The more you can tie the vesting of the incentive components to variable that an individual directly controls, the better. The more you get away from that, and the more complicated it gets, you can lose the executive motivation that you need for the plan.

Morgan: Recently, we looked for a Chief Revenue Officer [CRO] for a 50 million dollar Private Equity-backed company. They had very specific goals for growth, revenue and we’re looking toward an exit. They mapped out very precisely what they wanted to see in a CRO, so the compensation package for that position included an incentive based equity program that was retroactive.

For example, if the net goal was $10 million a year and you didn’t achieve it in the first year, but made $20 million the next year, the vesting goes back into the first year. You need to be simple and flexible, but you also need to be cognizant regarding how you’re using compensation to drive very specific outcomes for the company, and for the investors in the business.

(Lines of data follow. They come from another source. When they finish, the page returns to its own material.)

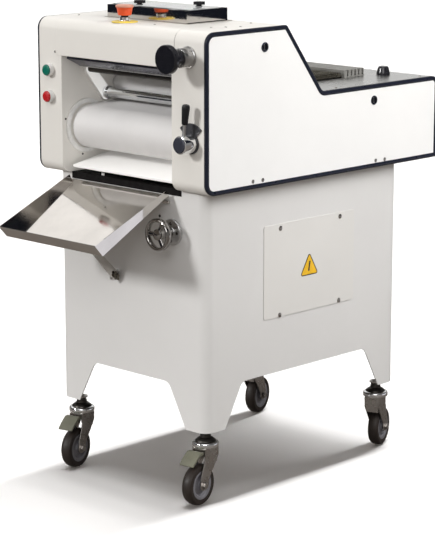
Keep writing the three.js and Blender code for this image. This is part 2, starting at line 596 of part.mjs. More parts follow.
function makeCabinet() {
  const top = HEAD_BOTTOM - GAP;
  const shell = prism('z', cabinetPlan(0), CABINET_BOTTOM, top);
  const hollow = prism('z', cabinetPlan(CABINET_WALL), CABINET_BOTTOM - 1, top - CABINET_WALL);
  const sideArch = prism('y', archOutline(-CABINET_HALF_WIDTH, CABINET_HALF_WIDTH), -50, 900);
  const frontArch = prism('x', archOutline(CABINET_FRONT, CABINET_BACK), -400, 400);
  const feet = prism('z', cabinetPlan(1), CABINET_BOTTOM, CABINET_BOTTOM + 6).intersect(union(
    ...CASTERS.map(([, side, y]) => {
      const x = side * (CABINET_HALF_WIDTH - CASTER_INSET);
      return block(x - 31, x + 31, y - 31, y + 31, 150, 200);
    }),
  ));
  const holes = CASTERS.map(([, side, y]) =>
    bore('z', side * (CABINET_HALF_WIDTH - CASTER_INSET), y, 6, 150, 200));
  const lugs = [-185, 118].map((x) => block(x, x + 20, 24, CABINET_FRONT + 1, 716, 723));
  const strutLug = block(STRUT.x - 5, STRUT.x - 1, STRUT.y - 12, CABINET_FRONT + 1,
    STRUT.z - 12, STRUT.z + 12).subtract(bore('x', STRUT.y, STRUT.z, 4, -100, 100));
  const body = union(cut(shell, hollow, sideArch, frontArch), feet, strutLug, ...lugs);
  place('cabinet', cut(body, ...holes,
    bore('y', HANDWHEEL.x, HANDWHEEL.z, 6.5, 20, 40),
    block(CHAIN_X[0] - 6, CHAIN_X[1] + 6, 146, 260, 740, 760),
    block(245, 260, PANEL.y0 + 14, PANEL.y1 - 14, PANEL.z0 + 14, PANEL.z1 - 14)), 'cabinet');
  const corners = [
    [PANEL.y0, PANEL.z0, 6], [PANEL.y1, PANEL.z0, 6], [PANEL.y1, PANEL.z1, 6], [PANEL.y0, PANEL.z1, 6],
  ];
  place('inspection_panel', prism('x', rounded(corners, 0, 3), CABINET_HALF_WIDTH + GAP,
    CABINET_HALF_WIDTH + 1.8), 'cover');
}

// ---------------------------------------------------------------- tray
function makeTray() {
  const { x0, x1, length, slope } = TRAY;
  const sheet = 1.5;
  const side = [[0, -sheet], [0, 12], [-length - 8.5, 33], [-length - 0.5, -sheet]];
  const floor = block(x0, x1, -length, 0, -sheet, 0);
  const lip = prism('x', [
    [-length + 1, -sheet], [-length + 1, 0], [-length, 0], [-length - 8.5, 33], [-length - 10, 32.6],
    [-length - 1.8, -sheet],
  ], x0, x1);
  const hinge = rod('x', 0, -sheet - 1.5, 3, x0, x1, 12);
  const tray = union(floor, lip, hinge, prism('x', side, x0, x0 + sheet), prism('x', side, x1 - sheet, x1));
  const mesh = place('discharge_tray', tray, 'steel');
  mesh.position.set(0, TRAY.y, TRAY.z);
  mesh.rotation.x = degrees(slope);
}

function makeStrut() {
  const { x, y, z, length, lean } = STRUT;
  const strap = prism('x', loopOutline({ y: 0, z: 0 }, 11, { y: 0, z: length - 5 }, 5, 4), 0, 3)
    .subtract(bore('x', 0, 0, 4, -5, 5));
  const mesh = place('tray_strut', strap, 'steel');
  mesh.position.set(x, y, z);
  mesh.rotation.x = degrees(lean);
  const bolt = rod('x', y, z, 4, x - 9, x + 14, 8);
  const head = rod('x', y, z, 7, x - 11, x - 5.4, 6);
  const nut = rod('x', y, z, 7, x + 3.4, x + 10, 8);
  const wings = [25, 205].map((angle) =>
    block(6, 9, -3, 3, 4, 12).rotate([angle, 0, 0]).translate([x, y, z]));
  place('strut_bolt', union(bolt, head, nut, ...wings), 'zinc', [x, y, z]);
}

// ---------------------------------------------------------------- casters
function makeCaster(name, side, y, turnAngle, braked) {
  const holder = new THREE.Group();
  holder.position.set(side * (CABINET_HALF_WIDTH - CASTER_INSET), y, 0);
  holder.rotation.z = degrees(turnAngle);
  machine.add(holder);
  const stem = turned('z', 0, 0, [
    [0, 151.4], [24, 151.4], [21, 157], [13, 163], [13, 177.6], [6, 177.6], [6, 188], [0, 188],
  ], 10);
  place(`caster_stem_${name}`, stem, 'black', [0, 0, 0], holder);
  const crown = turned('z', 0, 0, [
    [0, 137], [31.5, 138], [31.5, 148], [29, 151], [0, 151],
  ]);
  const outline = [[26, 139], [25, 118], [-14, 58], [-17, 44], [-30, 37], [-43, 48], [-26, 139]];
  const cheeks = [[-19.5, -16.5], [16.5, 19.5]].map(([x0, x1]) => prism('x', outline, x0, x1));
  const axle = rod('x', -CASTER_TRAIL, WHEEL_RADIUS, 5, -23, 23, 8);
  place(`caster_fork_${name}`, union(crown, axle, ...cheeks), 'zinc', [0, 0, 0], holder);
  const round = 24;
  const rimRadius = WHEEL_RADIUS / Math.cos(Math.PI / round);
  const tread = circle(-CASTER_TRAIL, WHEEL_RADIUS, rimRadius, round, Math.PI / round);
  const wheel = prism('x', tread, -14, 14).subtract(bore('x', -CASTER_TRAIL, WHEEL_RADIUS, 5, -20, 20));
  place(`caster_wheel_${name}`, wheel, 'tyre', [0, -CASTER_TRAIL, WHEEL_RADIUS], holder);
  if (braked) {
    const pedal = prism('x', [
      [-36, 132], [-36, 127], [-60, 114], [-72, 104], [-76, 106], [-64, 119], [-46, 132],
    ], -20, 20);
    place(`brake_pedal_${name}`, pedal, 'pedal', [0, -36, 130], holder);
  }
}

// ---------------------------------------------------------------- assembly
for (const side of [-1, 1]) {
  makeHousing(side);
  makeCover(side);
}
makeHood();
makeDeck();
makeHopper();
makePushButton('start', START_Z, 'green');
makePushButton('stop', STOP_Z, 'red');
makeEmergencyStop();
makeGapKnob();
makeGapLever();
makeHandwheel();
makeDeckKnob();
makeRollers();
makeSwingFrame();
makeConveyor();
makePressureBoard();
makeMat();
makeGuard();
makeDrive();
makeCabinet();
makeTray();
makeStrut();
for (const caster of CASTERS) makeCaster(...caster);

// The front of the tray and the back of the head are the two ends of the machine.
const trayTip = new THREE.Vector3(0, -TRAY.length - 10, 32.6).applyAxisAngle(
  new THREE.Vector3(1, 0, 0), degrees(TRAY.slope));
machine.position.y = -(TRAY.y + trayTip.y + HEAD_DEPTH) / 2;

export default machine;
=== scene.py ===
"""Looks of the dough sheeter: fine surfaces, materials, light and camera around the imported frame.

Sizes are in millimetres in the machine's own coordinates: x from the middle of the head, y from the
front of the head towards the back, z up from the floor. place() turns them into the frame's metres.
"""
import json
from math import acos, atan2, copysign, cos, hypot, pi, radians, sin, tan, tau

import bmesh
import bpy
from mathutils import Matrix, Vector

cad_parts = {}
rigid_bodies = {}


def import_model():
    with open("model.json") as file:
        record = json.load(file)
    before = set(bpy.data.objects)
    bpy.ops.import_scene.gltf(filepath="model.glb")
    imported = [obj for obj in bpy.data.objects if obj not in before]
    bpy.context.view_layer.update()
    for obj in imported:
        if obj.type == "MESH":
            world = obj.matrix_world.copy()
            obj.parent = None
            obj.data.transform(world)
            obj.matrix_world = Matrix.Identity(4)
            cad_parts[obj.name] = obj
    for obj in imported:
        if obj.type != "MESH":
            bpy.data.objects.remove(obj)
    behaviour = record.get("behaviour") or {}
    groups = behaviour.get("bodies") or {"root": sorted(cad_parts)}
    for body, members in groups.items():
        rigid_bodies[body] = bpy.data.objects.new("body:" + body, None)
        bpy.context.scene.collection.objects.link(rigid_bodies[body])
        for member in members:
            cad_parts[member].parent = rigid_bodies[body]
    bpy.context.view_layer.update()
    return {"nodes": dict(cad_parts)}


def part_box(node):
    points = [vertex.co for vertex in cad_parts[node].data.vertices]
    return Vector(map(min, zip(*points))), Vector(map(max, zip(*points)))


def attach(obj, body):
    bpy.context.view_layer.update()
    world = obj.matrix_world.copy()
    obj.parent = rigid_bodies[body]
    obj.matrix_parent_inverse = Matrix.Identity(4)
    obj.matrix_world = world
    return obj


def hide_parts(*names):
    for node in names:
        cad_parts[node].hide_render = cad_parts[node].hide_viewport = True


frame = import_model()

MM = 0.001
HEAD_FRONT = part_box("right_trim")[0].y


def place(x, y, z):
    return Vector((x * MM, HEAD_FRONT + y * MM, z * MM))


def node_box(node):
    """Corners of a CAD node in the machine's millimetres."""
    low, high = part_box(node)
    shift = Vector((0, HEAD_FRONT, 0))
    return (low - shift) / MM, (high - shift) / MM


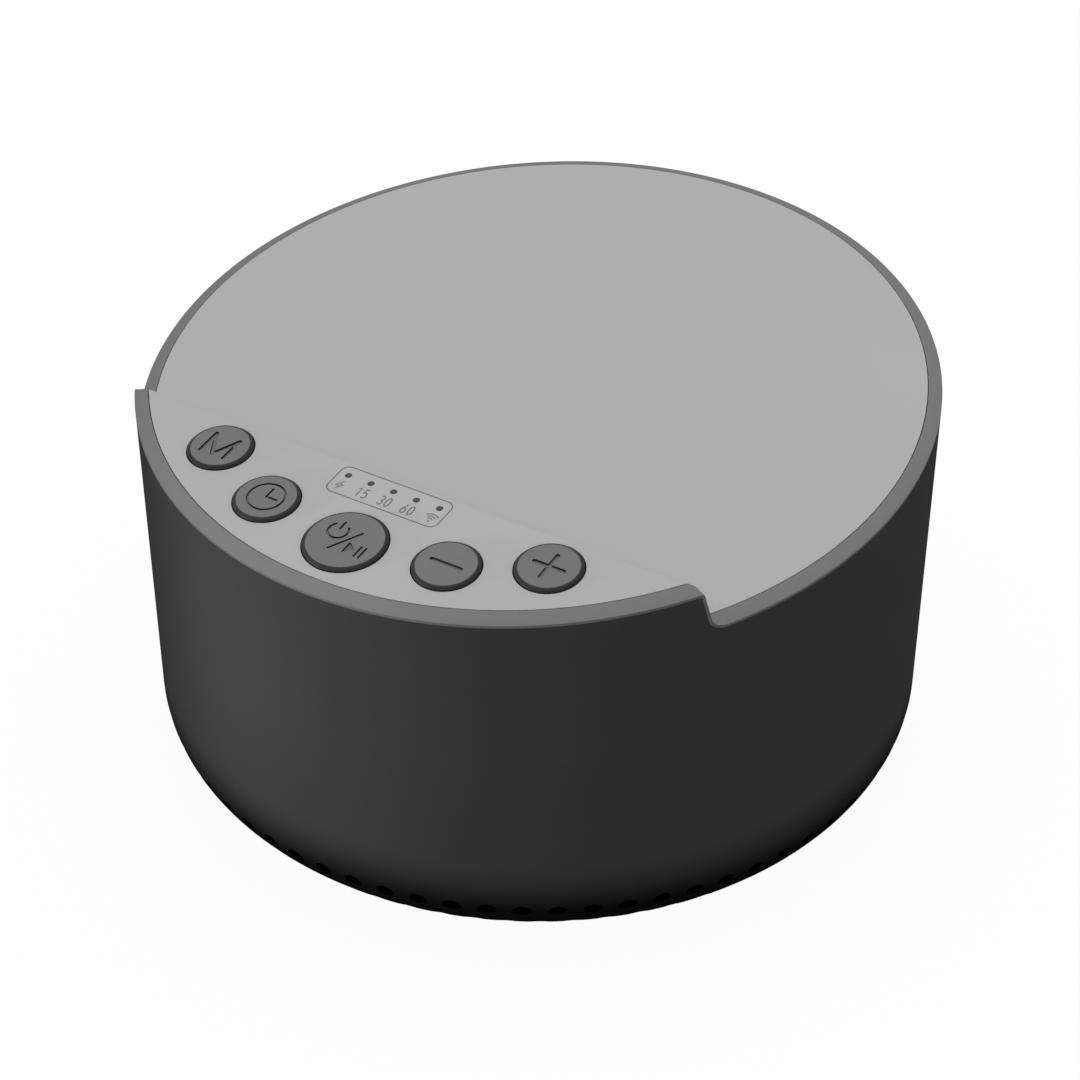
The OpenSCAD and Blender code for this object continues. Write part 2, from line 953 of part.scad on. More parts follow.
// Plugs on the main board: the loudspeaker's and the charging port's at its sides, the
// battery's at its back edge
plug = [5, 4.5, 3.4];
plug_z = main_top + plug[2] / 2;
side_plug_y = 7;
battery_plug_x = 16;
port_plug = [6, 3, 2.4];
port_plug_back = 3;

module board_connectors() {
    color(CREAM) {
        for (side = [-1, 1])
            on_main_board(side * (main_board_w - plug[0]) / 2, side_plug_y)
                block(plug[0], plug[1], plug[2]);
        on_main_board(-battery_plug_x, (main_board_l - plug[0]) / 2)
            block(plug[1], plug[0], plug[2]);
        translate([0, ribbon_to[0] + ribbon_socket[1] / 2, main_top])
            block(ribbon_socket[0], ribbon_socket[1], ribbon_socket[2]);
        on_panel(0, ribbon_board_y, -board_drop - board_t - ribbon_socket[2])
            block(ribbon_socket[0], ribbon_socket[1], ribbon_socket[2]);
        translate([0, port_board_y - port_plug_back, port_board_z + board_t])
            block(port_plug[0], port_plug[1], port_plug[2]);
    }
}

module along_cell(x, r, h) {
    translate([x, cell_y, cell_z])
        rotate([0, 90, 0])
            cylinder(r = r, h = h);
}

module battery_cell() {
    cap_h = 1;
    color([0.15, 0.35, 0.6])
        union() {
            along_cell(-cell_l / 2, cell_r, cell_l - cap_h);
            along_cell(cell_l / 2 - cap_h - 0.5, 3, cap_h + 0.5);
        }
}

module battery_strap() {
    strap_w = 8;
    strap_t = 0.8;
    foot_l = 3;
    in_r = cell_r + 0.1;
    out_r = in_r + strap_t;
    color(BLACK)
        difference() {
            union() {
                along_cell(-strap_w / 2, out_r, strap_w);
                translate([0, cell_y, frame_top])
                    block(strap_w, 2 * out_r, cell_z - frame_top);
                translate([0, cell_y, frame_top])
                    block(strap_w, 2 * (out_r + foot_l), strap_t);
            }
            along_cell(-strap_w, in_r, 2 * strap_w);
            translate([0, cell_y, frame_top - 1])
                block(2 * strap_w, 2 * in_r, cell_z - frame_top + 1);
        }
}

module battery_leads() {
    start_x = -cell_l / 2;
    plug_y = main_board_y + main_board_l / 2;
    color([0.6, 0.08, 0.08])
        lead_pair([
            [start_x, cell_y, cell_z],
            [start_x - 2, cell_y, cell_z],
            [start_x - 3, cell_y - 4, cell_z],
            [start_x - 1, cell_y - 9, cell_z - 1.5],
            [-battery_plug_x - 10, plug_y + 3.8, plug_z + 0.8],
            [-battery_plug_x - 3, plug_y + 3.6, plug_z],
            [-battery_plug_x, plug_y + 2, plug_z],
            [-battery_plug_x, plug_y, plug_z]
        ]);
}

module port_board() {
    color(BOARD_GREEN)
        difference() {
            translate([0, port_board_y, port_board_z])
                block(port_board_w, port_board_l, board_t);
            for (side = [-1, 1])
                translate([side * port_boss_x, port_boss_y, port_board_z - 1])
                    cylinder(r = board_screw_r + free_gap / 2, h = board_t + 2);
        }
}

module usb_socket() {
    shell_t = 0.3;
    color(STEEL)
        translate([0, port_y, port_z])
            difference() {
                slot_y(port_w, port_h, port_l);
                translate([0, 1, 0])
                    slot_y(port_w - 2 * shell_t, port_h - 2 * shell_t, port_l);
            }
}

module usb_tongue() {
    tongue_h = 0.7;
    back_wall = 1;
    color(BLACK)
        translate([0, port_y - port_l / 2 + back_wall, port_z - tongue_h / 2])
            translate([-port_w / 2 + 1.2, 0, 0])
                cube([port_w - 2.4, port_l - 2, tongue_h]);
}

module port_board_screws() {
    color(STEEL)
        for (side = [-1, 1])
            translate([side * port_boss_x, port_boss_y, port_board_z + board_t])
                screw_down(board_screw_r, board_screw_l, 1.7, 1);
}

module port_leads() {
    plug_y = main_board_y + side_plug_y;
    start_y = port_board_y - port_plug_back - port_plug[1] / 2;
    start_z = port_board_z + board_t + port_plug[2] / 2;
    side_r = frame_r + 1.1;
    color(BLACK)
        lead_pair([
            [0, start_y, start_z],
            [0, start_y - 2, start_z],
            [port_slot[0] - 3, port_slot[1] - 0.5, start_z + 3],
            [port_slot[0], port_slot[1], frame_z - 4],
            [port_slot[0], port_slot[1], frame_top],
            [port_slot[0] + 3.5, side_r - 3, frame_top + 3],
            [side_r * sin(35), side_r * cos(35), frame_top + 3.5],
            [side_r * sin(62), side_r * cos(62), frame_top + 3.5],
            [side_r * sin(90), side_r * cos(90), frame_top + 4],
            [main_board_w / 2 + 7, plug_y + 2.5, plug_z],
            [main_board_w / 2 + 3, plug_y, plug_z],
            [main_board_w / 2, plug_y, plug_z]
        ]);
}

module speaker_basket() {
    rear_r = 15.2;
    lip_r = speaker_r - 1.6;
    land_in_r = roll_centre_r + roll_r - land_t;
    step_h = 0.4;
    window_z = 2.7;
    color(STEEL)
        difference() {
            union() {
                translate([0, 0, speaker_z])
                    rotate_extrude()
                        polygon([
                            [lip_r, 0],
                            [speaker_r, 0],
                            [speaker_r, flange_h],
                            [speaker_r - 1, flange_h],
                            [rear_r, basket_h - 1],
                            [rear_r, basket_h],
                            [9, basket_h],
                            [9, basket_h - 1],
                            [rear_r - 1.2, basket_h - 1],
                            [land_in_r, flange_h + step_h],
                            [land_in_r, flange_h],
                            [lip_r, flange_h]
                        ]);
                for (a = [45:90:315])
                    rotate([0, 0, a])
                        translate([0, 0, speaker_z]) {
                            translate([speaker_lug_r, 0, 0])
                                cylinder(r = lug_r, h = flange_h);
                            translate([speaker_r - 0.7, -lug_r, 0])
                                cube([speaker_lug_r - speaker_r + 0.7, 2 * lug_r, flange_h]);
                        }
                translate([-speaker_r - tab_l + 0.7, -tab_w / 2, speaker_z])
                    cube([tab_l, tab_w, flange_h]);
            }
            for (a = [45:90:315])
                rotate([0, 0, a])
                    translate([speaker_lug_r, 0, speaker_z - 1])
                        cylinder(r = speaker_screw_r + free_gap, h = flange_h + 2);
            for (a = [0:60:300])
                rotate([0, 0, a])
                    translate([rear_r - 1, -4, speaker_z + window_z])
                        cube([speaker_r, 8, basket_h - window_z - 1.4]);
        }
}

module speaker_top_plate() {
    color(STEEL)
        translate([0, 0, top_plate_z])
            tube(coil_r + winding_t + 0.5, magnet_d / 2 - 1, plate_t);
}

module speaker_magnet() {
    color([0.22, 0.22, 0.24])
        translate([0, 0, magnet_z])
            tube(coil_r + 3, magnet_d / 2, magnet_t);
}

module speaker_yoke() {
    color(STEEL)
        union() {
            translate([0, 0, yoke_z])
                cylinder(r = magnet_d / 2 - 1, h = plate_t);
            translate([0, 0, top_plate_z])
                cylinder(r = pole_r, h = yoke_z - top_plate_z + plate_t / 2);
        }
}

module voice_coil() {
    winding_l = 3;
    former_top = magnet_z + cone_travel + 0.5;
    color(COPPER)
        union() {
            translate([0, 0, neck_z - 0.4])
                tube(coil_r - former_t, coil_r, former_top - neck_z + 0.4);
            translate([0, 0, top_plate_z + plate_t / 2 - winding_l / 2])
                tube(coil_r - former_t / 2, coil_r + winding_t, winding_l);
        }
}

module speaker_cone() {
    paper = 0.4;
    color(BLACK)
        rotate_extrude()
            polygon([
                [coil_r, neck_z],
                [cone_r, cone_rim_z],
                [cone_rim_r, cone_rim_z],
                [cone_rim_r, cone_rim_z + land_t],
                [cone_r, cone_rim_z + land_t],
                [coil_r, neck_z + paper]
            ]);
}

module dust_cap() {
    cap_r = coil_r + 1.5;
    cap_h = 2.2;
    cap_t = 0.3;
    glue_t = 0.02;
    ball_r = (cap_r * cap_r + cap_h * cap_h) / (2 * cap_h);
    color(BLACK)
        difference() {
            translate([0, 0, neck_z + ball_r - cap_h])
                difference() {
                    sphere(r = ball_r);
                    sphere(r = ball_r - cap_t);
                }
            rotate_extrude()
                polygon([
                    [0, neck_z + cone_slope * coil_r - glue_t],
                    [cone_r, cone_rim_z - glue_t],
                    [cone_r, big],
                    [0, big]
                ]);
        }
}

module surround() {
    outer_land = speaker_r - gasket_w - 0.1;
    color(BLACK)
        rotate_extrude()
            union() {
                difference() {
                    translate([roll_centre_r, land_z])
                        circle(r = roll_r, $fn = 48);
                    translate([roll_centre_r, land_z])
                        circle(r = roll_r - land_t, $fn = 48);
                    translate([0, land_z])
                        square([speaker_r, roll_r + 1]);
                }
                translate([cone_r, land_z])
                    square([cone_rim_r + land_t - cone_r, land_t]);
                translate([roll_centre_r + roll_r - land_t, land_z])
                    square([outer_land - roll_centre_r - roll_r + land_t, land_t]);
            }
}

// The spider is cupped: at the former it lies between the cone's neck and the winding at full travel
module spider() {
    waves = 3;
    steps = 24;
    cloth = 0.25;
    wave_h = 0.25;
    outer_r = 12;
    rim_r = outer_r + 1.8;
    rim_top = top_plate_z - 1;
    rim_z = rim_top - 0.5;
    former_z = rim_top - 1.2;
    ripple = [
        for (i = [0:steps])
            let (t = i / steps)
            [coil_r + (outer_r - coil_r) * t,
                former_z + (rim_z - former_z) * t + wave_h * sin(360 * waves * t)]
    ];
    color([0.7, 0.55, 0.3])
        rotate_extrude()
            polygon(concat(
                [for (p = ripple) p + [0, cloth / 2]],
                [[outer_r, rim_top], [rim_r, rim_top], [rim_r, rim_z - cloth / 2]],
                [for (i = [steps:-1:0]) ripple[i] - [0, cloth / 2]]
            ));
}

module speaker_gasket() {
    color(BLACK)
        translate([0, 0, speaker_z - gasket_t])
            tube(speaker_r - gasket_w, speaker_r, gasket_t);
}

module speaker_screws() {
    color(STEEL)
        for (a = [45:90:315])
            rotate([0, 0, a])
                translate([speaker_lug_r, 0, speaker_z + flange_h])
                    screw_down(speaker_screw_r, speaker_screw_l, 1.9, 1.1);
}

module speaker_leads() {
    plug_y = main_board_y + side_plug_y;
    start_z = speaker_z + flange_h;
    x = speaker_slot[0];
    y = speaker_slot[1];
    color([0.5, 0.5, 0.52])
        lead_pair([
            [-tab_r, 0, start_z],
            [-tab_r, 0, start_z + 2],
            [x + 2, y / 2, start_z + 8],
            [x, y, frame_z - 4],
            [x, y, frame_top],
            [x + 0.3, y - 1.5, frame_top + 4],
            [-main_board_w / 2 - 3.5, plug_y, plug_z],
            [-main_board_w / 2, plug_y, plug_z]
        ]);
}

module dust_screen() {
    color([0.12, 0.12, 0.12])
        translate([0, 0, floor_z])
            cylinder(r = speaker_r - gasket_w - 0.2, h = 0.25);
}

module case_screws() {
    color(STEEL)
        at_columns()
            translate([0, 0, frame_z - case_screw_grip])
                screw(case_screw_r, case_screw_l, case_head_r, case_head_h);
}

module rubber_feet() {
    color(BLACK)
        at_columns() {
            cylinder(r = foot_r, h = foot_gap + foot_sink);
            cylinder(r = foot_plug_r, h = foot_gap + foot_sink + foot_plug_h);
        }
}

body_shell();
trim_ring();
top_cover();
button_mode();
button_timer();
button_power();
button_minus();
button_plus();
plunger(0);  // plunger_mode
plunger(1);  // plunger_timer
plunger(2);  // plunger_power
plunger(3);  // plunger_minus
plunger(4);  // plunger_plus
tact_switches();
control_board();
control_board_screws();
indicator_leds();
light_guide();
ribbon_cable();
inner_frame();
main_board();
main_board_screws();
board_chips();
radio_shield();
capacitors();
inductor();
board_connectors();
battery_cell();
battery_strap();
battery_leads();
port_board();
usb_socket();
usb_tongue();
port_board_screws();
port_leads();
speaker_basket();
speaker_top_plate();
speaker_magnet();
speaker_yoke();
voice_coil();
speaker_cone();
dust_cap();
surround();
spider();
speaker_gasket();
speaker_screws();
speaker_leads();
dust_screen();
case_screws();
rubber_feet();
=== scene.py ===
"""White noise sound machine: finishes, the printed strip, the trim ring, lights and camera."""

import json
import math

import bpy
from mathutils import Matrix, Vector


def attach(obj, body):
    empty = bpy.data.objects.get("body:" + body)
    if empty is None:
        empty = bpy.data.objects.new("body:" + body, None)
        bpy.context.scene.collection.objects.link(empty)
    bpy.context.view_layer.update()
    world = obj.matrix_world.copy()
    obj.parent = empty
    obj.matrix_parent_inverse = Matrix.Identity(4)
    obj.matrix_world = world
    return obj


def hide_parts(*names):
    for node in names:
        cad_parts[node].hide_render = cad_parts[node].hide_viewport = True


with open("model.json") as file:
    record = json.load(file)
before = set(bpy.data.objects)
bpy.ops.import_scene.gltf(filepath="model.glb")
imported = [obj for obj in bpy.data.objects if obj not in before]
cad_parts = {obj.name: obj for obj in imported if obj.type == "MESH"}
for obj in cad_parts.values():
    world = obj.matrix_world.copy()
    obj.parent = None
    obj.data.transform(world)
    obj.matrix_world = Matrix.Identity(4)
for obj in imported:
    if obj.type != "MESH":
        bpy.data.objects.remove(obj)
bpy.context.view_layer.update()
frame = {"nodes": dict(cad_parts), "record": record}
nodes = frame["nodes"]
scene = bpy.context.scene

MM = 0.001

# ---------------------------------------------------------------- the case's shape, in mm
CASE_R = 52.0
BASE_ROUND = 10.0
FOOT_GAP = 0.8
# Heights of the two faces' planes on the case's axis, and their slopes in degrees
TOP_H = 53.4
PANEL_H = 59.4
MAIN_SLOPE = 6.5
PANEL_SLOPE = 7.3
# The riser between them, at its top and at its foot, with its edge and its fillet
PANEL_BACK_Y = -30.5
RISER_FOOT_Y = -29.3
RISER_EDGE_R = 1.0
RISER_FILLET_R = 1.0
LEAST_R = 0.05
# The outline's ends lie outside the case
OVERRUN = 60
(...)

Gray: Avi and Chris, I want to discuss management pool structures, and how those are split up within those teams, and at what point do we say no matter how simple we make it, the lawyers are incapable of making these documents less than 40 pages long? And how do we deal with levels of equity compensation within the teams?

Morgan: What I’ve been seeing is a gradual decline in the percentage size of the management pools. The averages were up to 18% ten years ago, and now we’re below 15% now in average pool size. 15% set aside, and a ‘non-founding’ CEO will walk away with five percent of that. You recruit for these businesses from the top down, because obviously they can bring their friends in. You need to make sure there is enough left in that pool for the rest of the executive staff, or you’ll be putting the CEO in a very difficult position.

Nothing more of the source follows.